Telegraph article on Syon monastery and Katherine Palmer

From the Telegraph Online:

Among the eminent people added this month to the Oxford Dictionary of National Biography (that endless labyrinth stuffed with curiosities) is a woman from the Tudor age who stands out for the strength of her perseverance against calamities. Her name was Katherine Palmer.

She was born early in the reign of Henry VIII. Her mother’s family had lived at Ightham Mote, the stone, timber and moated house in Kent, now in the care of the National Trust. Katherine gave up life among the gentry to join the monastery of Syon at Isleworth, on the Thames, where the Duke of Northumberland’s house now stands.

Syon was unusual because it was ruled by a woman, as a double foundation of 60 nuns, and a separate house of 24 brothers, some of whom acted as chaplains to the nuns. At this abbey, each half walled around in its own cloisters, nuns and monks lived a life of contemplative prayer.

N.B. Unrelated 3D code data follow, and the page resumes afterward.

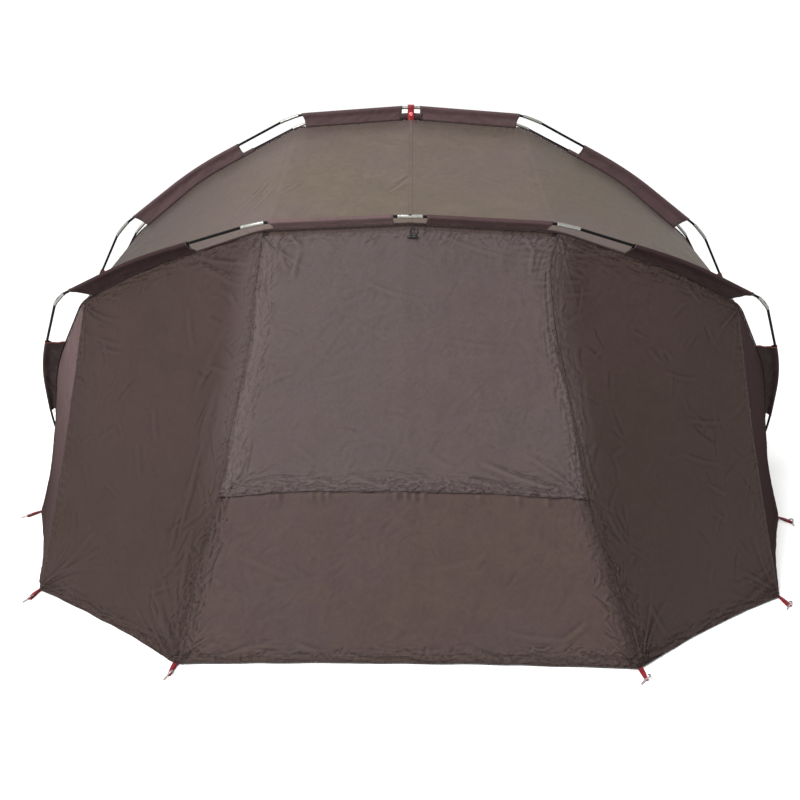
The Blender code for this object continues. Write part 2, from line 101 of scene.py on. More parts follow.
def roundedHalf(points, bends, steps=10):
    # (places, points) with each bend rounded; a place counts the stretches between the named points
    points = np.array(points)
    places, found = [0.0], [points[0]]
    for i in range(1, len(points) - 1):
        share = bends[i]
        enter = points[i] + (points[i - 1] - points[i]) * share
        leave = points[i] + (points[i + 1] - points[i]) * share
        for t in np.linspace(0, 1, steps + 1):
            found.append((1 - t) ** 2 * enter + 2 * t * (1 - t) * points[i] + t * t * leave)
            places.append(i + share * (2 * t - 1))
    places.append(len(points) - 1.0)
    found.append(points[-1])
    return np.array(places), np.array(found)


def makeRibs():
    found = {}
    for rib, lean in tent["lean"].items():
        kind = "outer" if abs(lean) > 20 else "inner"
        found[rib] = {"lean": math.radians(lean),
                      "pole": roundedHalf(tent[kind + "Pole"], tent["poleBends"]),
                      "seam": roundedHalf(tent[kind + "Seam"], tent["seamBends"])}
    return found


ribs = makeRibs()


def onRib(rib, line, places):
    # Points of a rib's pole or seam; places below zero are on the left
    places = np.asarray(places, float)
    known, half = ribs[rib][line]
    lean = ribs[rib]["lean"]
    across = np.interp(np.abs(places), known, half[:, 0]) * np.sign(places)
    up = np.interp(np.abs(places), known, half[:, 1])
    return np.stack([across, -up * math.sin(lean), tent["footHeight"] + up * math.cos(lean)], -1)


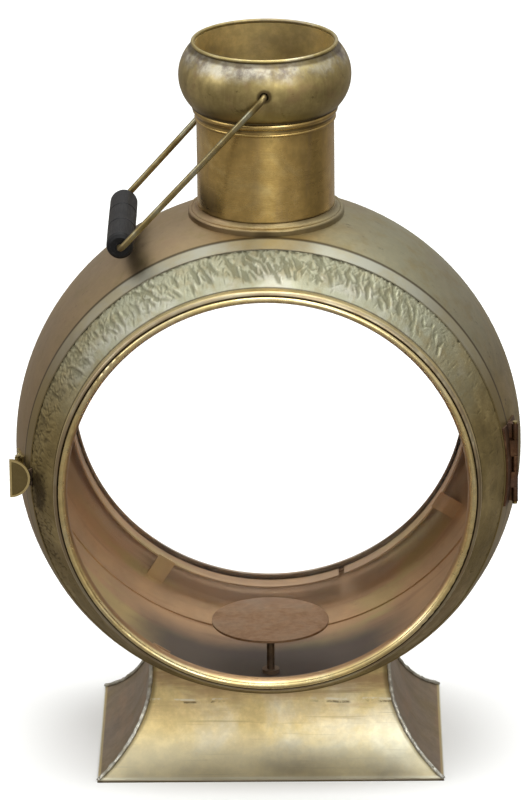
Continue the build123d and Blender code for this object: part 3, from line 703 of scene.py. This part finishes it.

These houses of prayer, trusted by successive kings and least in need of reform, were among the first targets for Henry VIII’s resentment over the matter of the divorce of Katharine of Aragon and his desire for plunder. Richard Reynolds, a monk of Syon, was hanged, drawn and quartered along with the Prior of the London Charterhouse and his fellows on May 4 1535.

Syon held together until 1539, when it was suppressed through Thomas Cromwell’s energy. Alone among English nunneries of which we have records, the sisters continued to live as best they could under the rule of their foundress in small groups, at first in England, then abroad. Katherine Palmer was a leader in these attempts.

Full article

Tip o’ the wimple to Foose for the recommendation of the article

3 Comments:

  1. I had a bit of an ulterior motive in inveigling Lara to post this. Elizabeth of York had a much younger sister named Bridget, who apparently was dedicated to the religious life even as an infant, which accounts for the oddity of her name. I always wondered why she didn’t go to Syon, the Bridgettine House, which would be logical in view of her name, instead of being shipped downriver to Dartford, the Dominican Priory, when she was either 7 or 10 (my sources conflict). Here she lived and died as “a common nun” when you would think as a royal personage she might have had a much grander convent office.

    Bridget was born in 1480, when Elizabeth Woodville would have been well into her forties and perhaps at risk for having an infant with impairments. I am curious to learn whether perhaps Bridget was born with some sort of birth defect or deformity, which would have made her parents decide almost immediately on her future as a nun. Possibly she could read, as her grandmother Cicely bequeathed her books on St. Catherine of Siena and St. Margaret (I don’t know if they were in Latin or English), so that might rule out a mental disability; but perhaps she might have been physically impaired to the degree that her family or Henry VII might have wanted her at a distance (Dartford rather than Syon), or was rendered ineligible for a convent office. She’s very shadowy and I haven’t seen any evidence that she was not perfectly healthy (there are records that she visited Elizabeth of York as queen), but I thought it odd that Bridget was dedicated to the Church at so young an age, when a marriageable princess would always have been useful to her parents, even if she married an English nobleman rather than a Continental prince.

    If anyone has any theories about Bridget, I’d certainly like to hear them.

  2. I feel so used! Just kidding, of course. 🙂

    That’s a really interesting question… I have only tangentially heard Bridget’s name, but never really gave her much thought.

  3. Yes, Bridget’s case is curious. She died in 1517 but there’s no mention of any funeral or obsequies. You’d think with the Tudors being on fairly matey terms with the Pope at that stage that Henry VII or Henry VIII would have been glad to advertise having a close relation in the Church. And there’s no indication that Catherine of Aragon, very pious in the Spanish tradition, ever went to visit her, or either of her royal nieces.

    There is one parallel from the reign of Edward I — he had a lot of daughters, too, and one of them, Mary, went to the convent at Amesbury at the age of 7, apparently at the insistence of her grandmother. But Mary seems to have had much more of a presence and personality than Bridget — visiting, going on pilgrimage, out and about as much as possible because she apparently had a substantial personal income and no actual vocation.